## Problem description:
Lift out, unaltered, the lines of the material below between the line holding "Turn this picture" and the line holding "# The origin", counting both.

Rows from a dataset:
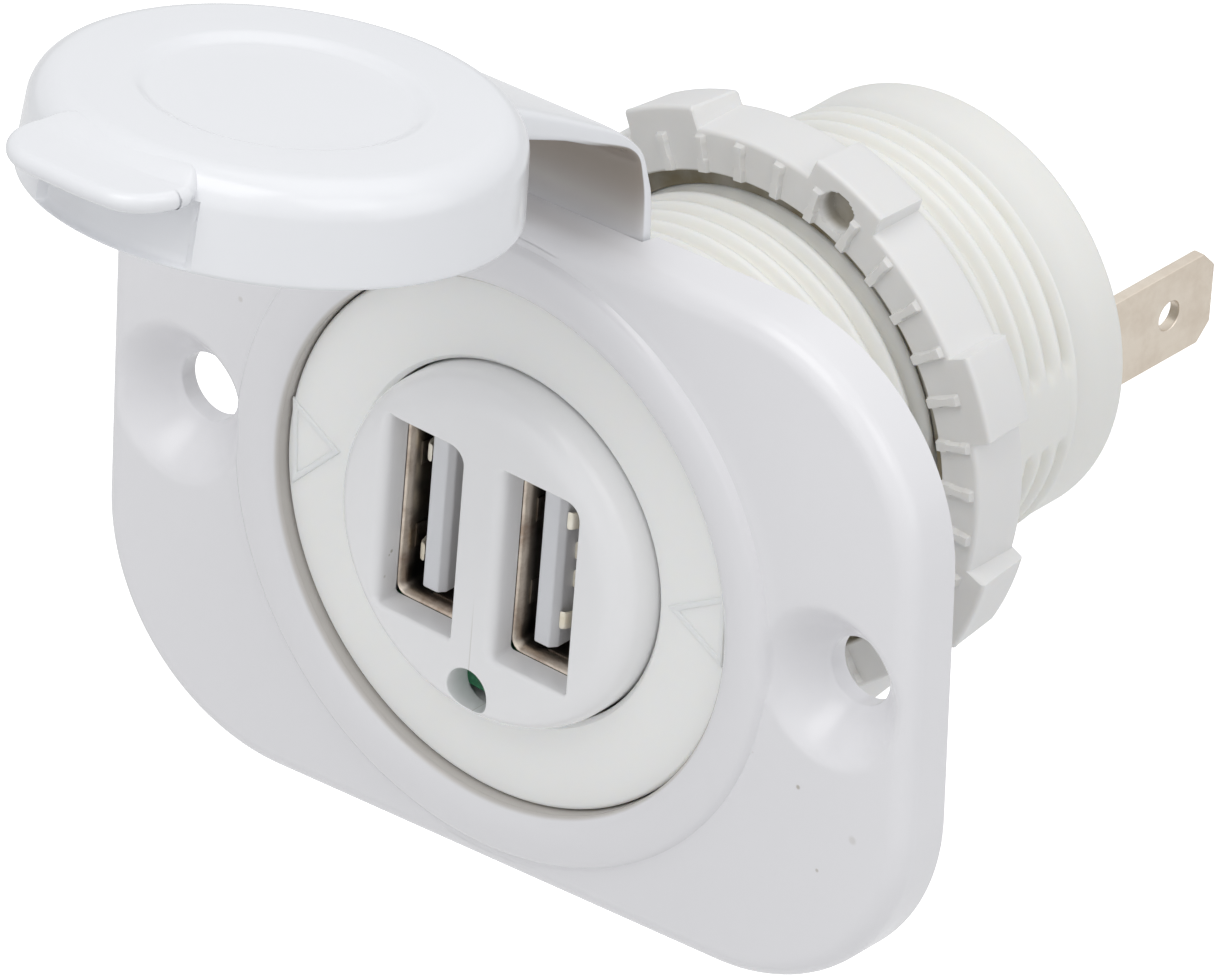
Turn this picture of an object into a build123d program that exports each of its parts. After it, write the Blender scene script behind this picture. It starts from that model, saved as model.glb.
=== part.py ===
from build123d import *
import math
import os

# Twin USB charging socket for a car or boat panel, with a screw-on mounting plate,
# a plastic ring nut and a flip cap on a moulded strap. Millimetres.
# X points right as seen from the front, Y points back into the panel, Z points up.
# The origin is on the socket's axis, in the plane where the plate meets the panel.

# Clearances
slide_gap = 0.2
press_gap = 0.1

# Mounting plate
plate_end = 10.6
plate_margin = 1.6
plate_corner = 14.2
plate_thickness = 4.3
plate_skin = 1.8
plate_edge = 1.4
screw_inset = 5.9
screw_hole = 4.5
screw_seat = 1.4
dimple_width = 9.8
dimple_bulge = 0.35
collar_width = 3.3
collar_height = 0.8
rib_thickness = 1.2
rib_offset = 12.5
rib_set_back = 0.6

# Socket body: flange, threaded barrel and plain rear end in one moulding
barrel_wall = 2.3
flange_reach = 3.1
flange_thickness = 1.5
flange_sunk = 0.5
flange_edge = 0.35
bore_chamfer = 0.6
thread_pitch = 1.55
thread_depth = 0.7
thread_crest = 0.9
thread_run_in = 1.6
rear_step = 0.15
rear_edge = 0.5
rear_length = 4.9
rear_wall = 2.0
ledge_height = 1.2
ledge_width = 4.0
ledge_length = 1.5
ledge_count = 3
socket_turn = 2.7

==

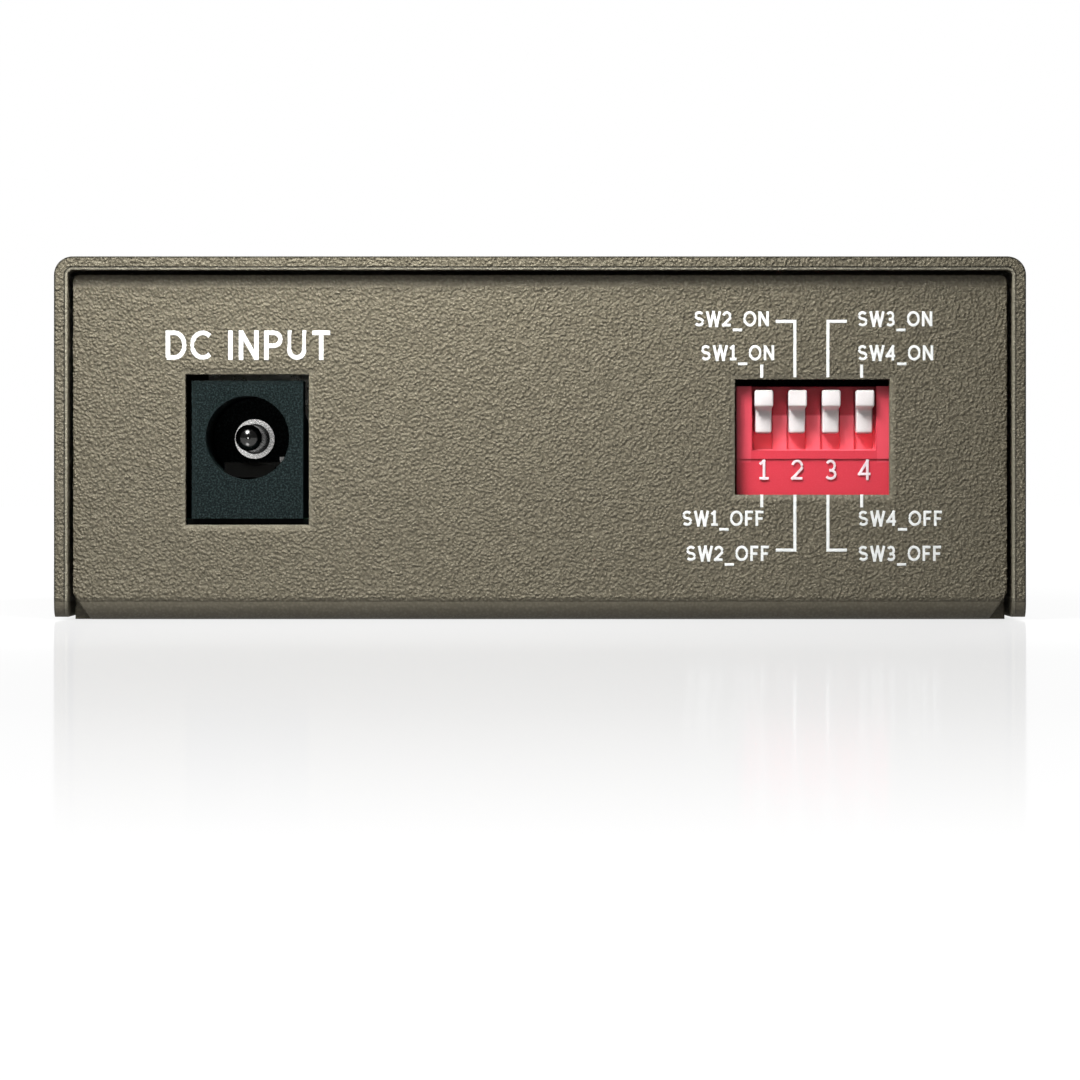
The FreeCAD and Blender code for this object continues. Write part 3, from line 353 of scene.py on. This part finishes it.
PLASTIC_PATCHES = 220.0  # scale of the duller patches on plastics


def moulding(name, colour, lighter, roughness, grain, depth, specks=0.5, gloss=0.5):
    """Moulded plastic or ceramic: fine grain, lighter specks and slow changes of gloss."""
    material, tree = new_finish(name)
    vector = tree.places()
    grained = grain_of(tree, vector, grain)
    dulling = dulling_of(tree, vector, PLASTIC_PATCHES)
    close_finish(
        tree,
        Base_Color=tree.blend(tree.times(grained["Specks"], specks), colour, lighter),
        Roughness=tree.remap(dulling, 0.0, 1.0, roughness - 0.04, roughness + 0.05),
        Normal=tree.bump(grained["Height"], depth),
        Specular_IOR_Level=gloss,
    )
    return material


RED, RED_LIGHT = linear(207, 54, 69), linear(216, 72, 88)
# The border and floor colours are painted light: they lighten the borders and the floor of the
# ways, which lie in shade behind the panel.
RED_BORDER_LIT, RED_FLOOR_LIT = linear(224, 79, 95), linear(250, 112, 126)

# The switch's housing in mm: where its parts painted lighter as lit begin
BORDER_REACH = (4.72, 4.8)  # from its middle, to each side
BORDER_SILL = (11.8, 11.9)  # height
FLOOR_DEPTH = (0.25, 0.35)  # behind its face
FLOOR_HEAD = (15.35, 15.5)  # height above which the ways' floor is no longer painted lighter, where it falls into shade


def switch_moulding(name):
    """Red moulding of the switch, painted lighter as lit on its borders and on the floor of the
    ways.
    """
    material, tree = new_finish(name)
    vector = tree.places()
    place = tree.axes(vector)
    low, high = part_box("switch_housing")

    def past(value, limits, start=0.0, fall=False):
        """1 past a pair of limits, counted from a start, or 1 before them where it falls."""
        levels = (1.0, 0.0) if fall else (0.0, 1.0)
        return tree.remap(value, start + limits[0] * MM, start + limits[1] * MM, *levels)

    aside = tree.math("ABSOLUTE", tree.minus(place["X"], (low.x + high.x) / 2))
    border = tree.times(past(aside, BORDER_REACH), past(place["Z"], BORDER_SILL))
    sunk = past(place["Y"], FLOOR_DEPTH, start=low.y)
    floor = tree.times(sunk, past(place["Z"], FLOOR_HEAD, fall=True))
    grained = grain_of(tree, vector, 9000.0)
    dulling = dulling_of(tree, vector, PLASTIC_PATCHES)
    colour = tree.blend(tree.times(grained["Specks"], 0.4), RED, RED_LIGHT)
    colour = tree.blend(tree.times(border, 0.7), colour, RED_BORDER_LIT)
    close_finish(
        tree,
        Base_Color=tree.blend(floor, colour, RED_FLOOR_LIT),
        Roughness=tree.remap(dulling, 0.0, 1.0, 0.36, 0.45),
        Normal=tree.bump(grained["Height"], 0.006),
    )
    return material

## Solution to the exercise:
Turn this picture of an object into a build123d program that exports each of its parts. After it, write the Blender scene script behind this picture. It starts from that model, saved as model.glb.
=== part.py ===
from build123d import *
import math
import os

# Twin USB charging socket for a car or boat panel, with a screw-on mounting plate,
# a plastic ring nut and a flip cap on a moulded strap. Millimetres.
# X points right as seen from the front, Y points back into the panel, Z points up.
# The origin is on the socket's axis, in the plane where the plate meets the panel.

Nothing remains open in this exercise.